La ZAL envisage et expérimente les nouveaux champs du littéraire à l’aune des années 90. Avec des textes qui montent sur scène, accompagnés de création sonore, vidéo, plastique, théâtrale, dans des formats courts, entre 15 et 20 minutes qui s’amorcent vite et nous saisissent par leur intensité. De quoi donner des cauchemars à Modiano.

« La ZAL concourt à une désacralisation du personnage de l’écrivain. On s’émancipe de l’image du génie solitaire et élitiste en ouvrant le champ littéraire à tous les domaines du spectacle vivant », indique Renaud Vischi,  membre fondateur de la manifestation et partie prenante de la revue montpelliéraine Squeeze.

Le projet philanthropique de cette structure d’édition s’inscrit dans une redéfinition « des critères d’appréciation, des règles d’élaboration, des goûts et du jugement qualitatif sur la création littéraire. »
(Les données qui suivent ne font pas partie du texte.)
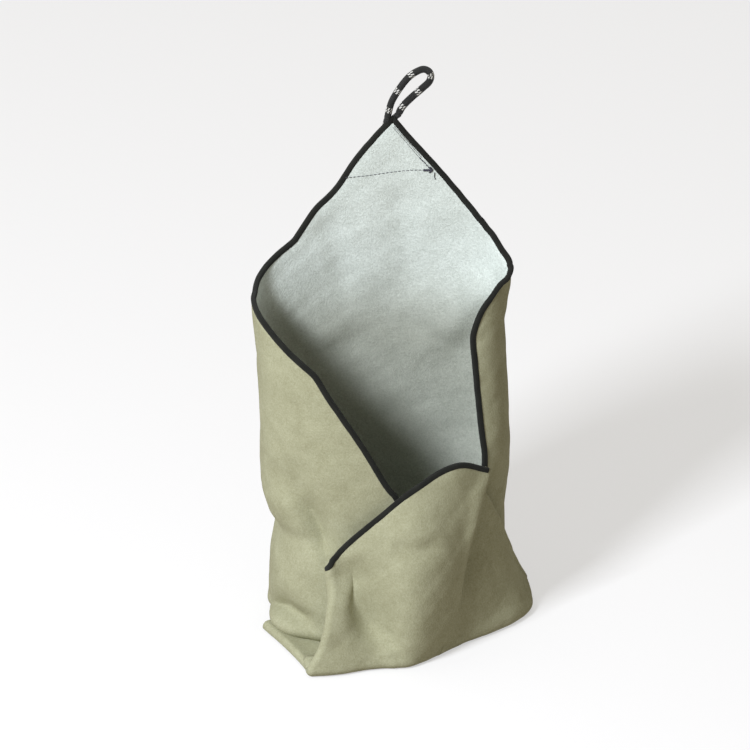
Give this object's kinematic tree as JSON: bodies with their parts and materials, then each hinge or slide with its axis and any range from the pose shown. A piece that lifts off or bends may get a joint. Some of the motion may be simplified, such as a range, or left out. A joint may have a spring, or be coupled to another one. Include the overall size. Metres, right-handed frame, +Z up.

L’opération, qui vise au dépoussiérage, ne jette pas pour autant le bébé avec l’eau du bain. « Le support privilégié reste le livre et les relations intimes qui s’opèrent  entre l’auteur, le texte et le lecteur. On ne défend pas une école. On se voit comme une porte d’accès pour intervenir sur l’image de la littérature qui n’est pas séparée des influences contemporaines », précise Renaud Vischi. « L’écriture et la mise en scène sont deux compétences très différentes, on ne se situe pas dans l’analyse. La ZAL reste périphérique par rapport au champ littéraire, le défi est de trouver des point d’accès variés, de proposer des moyens pour servir le travail d’un auteur sur scène

L’accent sur la poésie

La programmation 2016 s’est construite autour du texte, une implantation sélective d’éditeurs, et un bar convivial.  Une place de choix est réservée à la poésie. 25% des invités sont de la région. La manifestation rayonne de plus en plus au niveau national.  L’an dernier, le rendez a accueilli 2 000 visiteurs curieux de découvrir les travaux d’auteurs mal représentés ou restés dans l’ombre.

Ce mariage de la littérature aux arts visuels et sonores est une fête, une occasion à saisir pour interagir avec les textes et leurs auteurs.

JMDH


Entrée libre salle Pétrarque ce samedi de 14h30 à 23h.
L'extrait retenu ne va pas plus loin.